- DATA LINES -
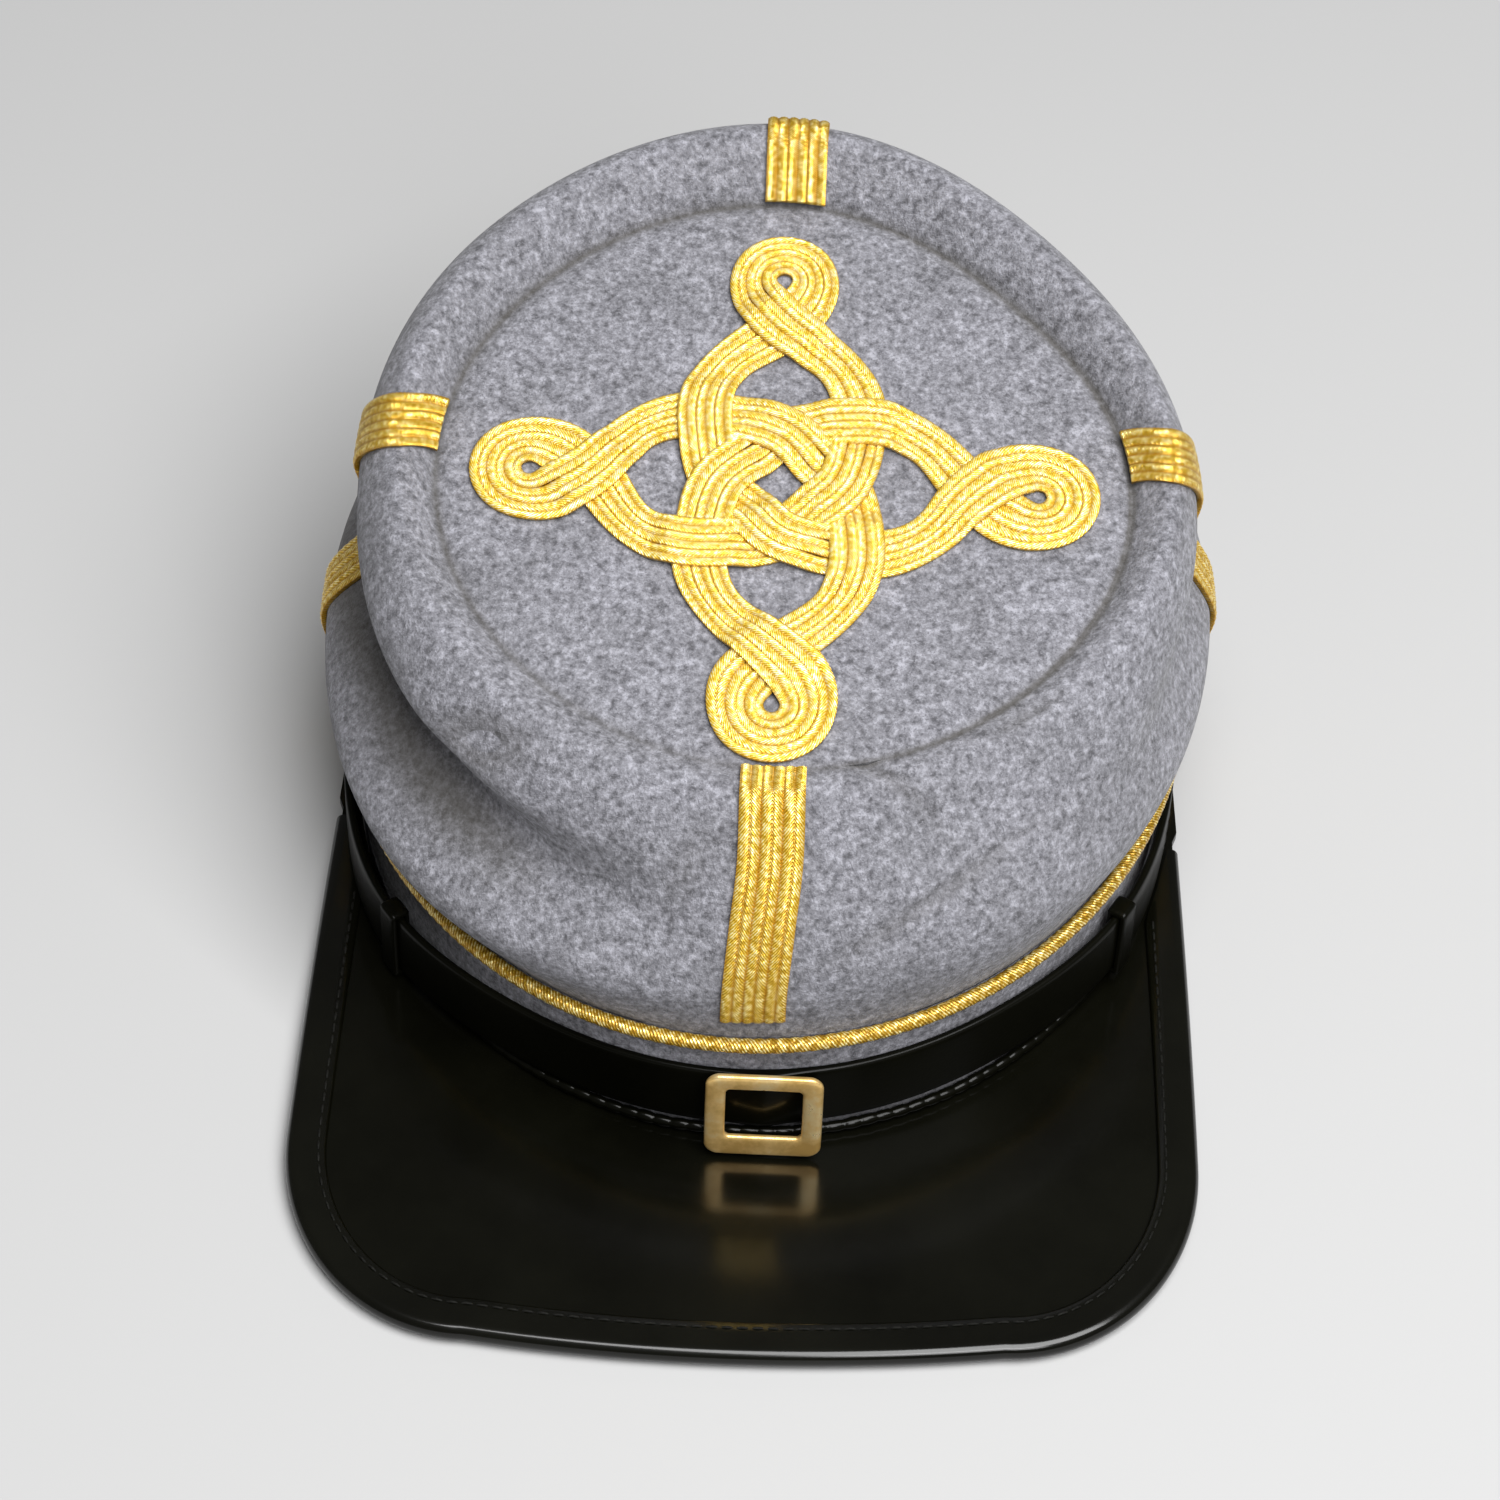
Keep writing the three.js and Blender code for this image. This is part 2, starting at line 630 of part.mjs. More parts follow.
// Knot as one flat ribbon laid over itself, cut out as a single plate
function knotSolid() {
  const controls = knotControls();
  const line = new THREE.CatmullRomCurve3(controls, true, 'centripetal');
  const samples = line.getPoints(controls.length * KNOT_STEPS_PER_SPAN).slice(0, -1);
  const edges = samples.map((p, i) => {
    const before = samples[(i - 1 + samples.length) % samples.length];
    const after = samples[(i + 1) % samples.length];
    const along = new THREE.Vector2(after.x - before.x, after.y - before.y).normalize();
    const half = p.z / 2;
    return {
      left: [p.x - along.y * half, p.y + along.x * half],
      right: [p.x + along.y * half, p.y - along.x * half],
    };
  });
  const pieces = edges.map((edge, i) => {
    const next = edges[(i + 1) % edges.length];
    return wasm.CrossSection.hull([[edge.left, edge.right, next.right, next.left]]);
  });
  const plan = wasm.CrossSection.union(pieces).simplify(0.05);
  const mesh = plan.extrude(KNOT_THICKNESS).getMesh();
  const geometry = new THREE.BufferGeometry();
  const positions = [];
  for (let i = 0; i < mesh.numVert; i += 1) {
    positions.push(...mesh.vertProperties.slice(i * mesh.numProp, i * mesh.numProp + 3));
  }
  geometry.setAttribute('position', new THREE.Float32BufferAttribute(positions, 3));
  geometry.setIndex(Array.from(mesh.triVerts));
  geometry.translate(0, KNOT_CENTRE_Y, GAP);
  return geometry.applyMatrix4(discMatrix);
}

const FINISHES = {
  wool: { color: 0x9a9ba8, roughness: 0.95, metalness: 0 },
  gold: { color: 0xe0b040, roughness: 0.45, metalness: 0.4 },
  leather: { color: 0x14140f, roughness: 0.2, metalness: 0 },
  brass: { color: 0xcda564, roughness: 0.3, metalness: 1 },
};

const kepi = new THREE.Group();
kepi.name = 'kepi';

function add(name, geometry, finish) {
  const material = new THREE.MeshStandardMaterial(FINISHES[finish]);
  material.name = finish;
  const mesh = new THREE.Mesh(geometry, material);
  mesh.name = name;
  kepi.add(mesh);
}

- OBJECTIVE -
Reproduce all of the material above word for word.

- OUTPUT BELOW -
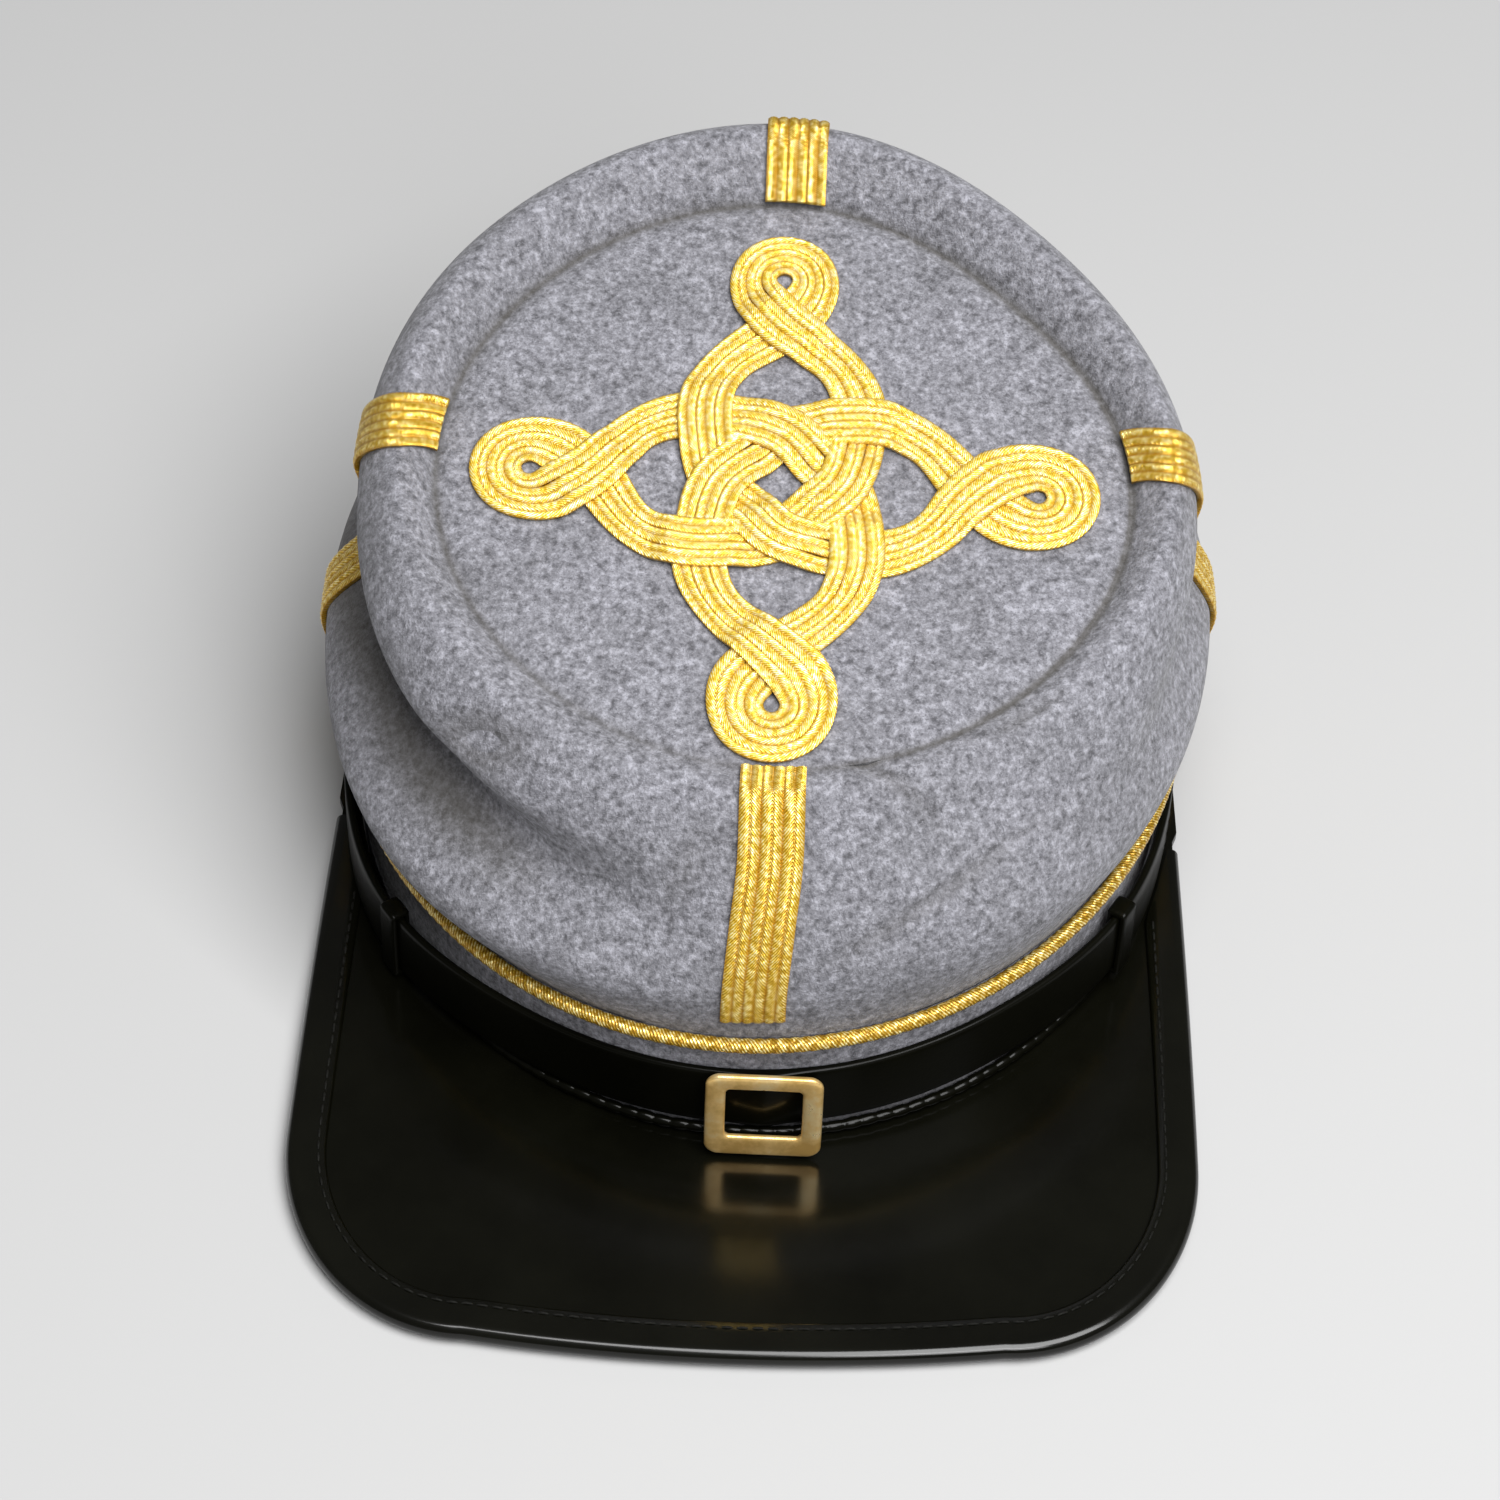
Keep writing the three.js and Blender code for this image. This is part 2, starting at line 630 of part.mjs. More parts follow.
// Knot as one flat ribbon laid over itself, cut out as a single plate
function knotSolid() {
  const controls = knotControls();
  const line = new THREE.CatmullRomCurve3(controls, true, 'centripetal');
  const samples = line.getPoints(controls.length * KNOT_STEPS_PER_SPAN).slice(0, -1);
  const edges = samples.map((p, i) => {
    const before = samples[(i - 1 + samples.length) % samples.length];
    const after = samples[(i + 1) % samples.length];
    const along = new THREE.Vector2(after.x - before.x, after.y - before.y).normalize();
    const half = p.z / 2;
    return {
      left: [p.x - along.y * half, p.y + along.x * half],
      right: [p.x + along.y * half, p.y - along.x * half],
    };
  });
  const pieces = edges.map((edge, i) => {
    const next = edges[(i + 1) % edges.length];
    return wasm.CrossSection.hull([[edge.left, edge.right, next.right, next.left]]);
  });
  const plan = wasm.CrossSection.union(pieces).simplify(0.05);
  const mesh = plan.extrude(KNOT_THICKNESS).getMesh();
  const geometry = new THREE.BufferGeometry();
  const positions = [];
  for (let i = 0; i < mesh.numVert; i += 1) {
    positions.push(...mesh.vertProperties.slice(i * mesh.numProp, i * mesh.numProp + 3));
  }
  geometry.setAttribute('position', new THREE.Float32BufferAttribute(positions, 3));
  geometry.setIndex(Array.from(mesh.triVerts));
  geometry.translate(0, KNOT_CENTRE_Y, GAP);
  return geometry.applyMatrix4(discMatrix);
}

const FINISHES = {
  wool: { color: 0x9a9ba8, roughness: 0.95, metalness: 0 },
  gold: { color: 0xe0b040, roughness: 0.45, metalness: 0.4 },
  leather: { color: 0x14140f, roughness: 0.2, metalness: 0 },
  brass: { color: 0xcda564, roughness: 0.3, metalness: 1 },
};

const kepi = new THREE.Group();
kepi.name = 'kepi';

function add(name, geometry, finish) {
  const material = new THREE.MeshStandardMaterial(FINISHES[finish]);
  material.name = finish;
  const mesh = new THREE.Mesh(geometry, material);
  mesh.name = name;
  kepi.add(mesh);
}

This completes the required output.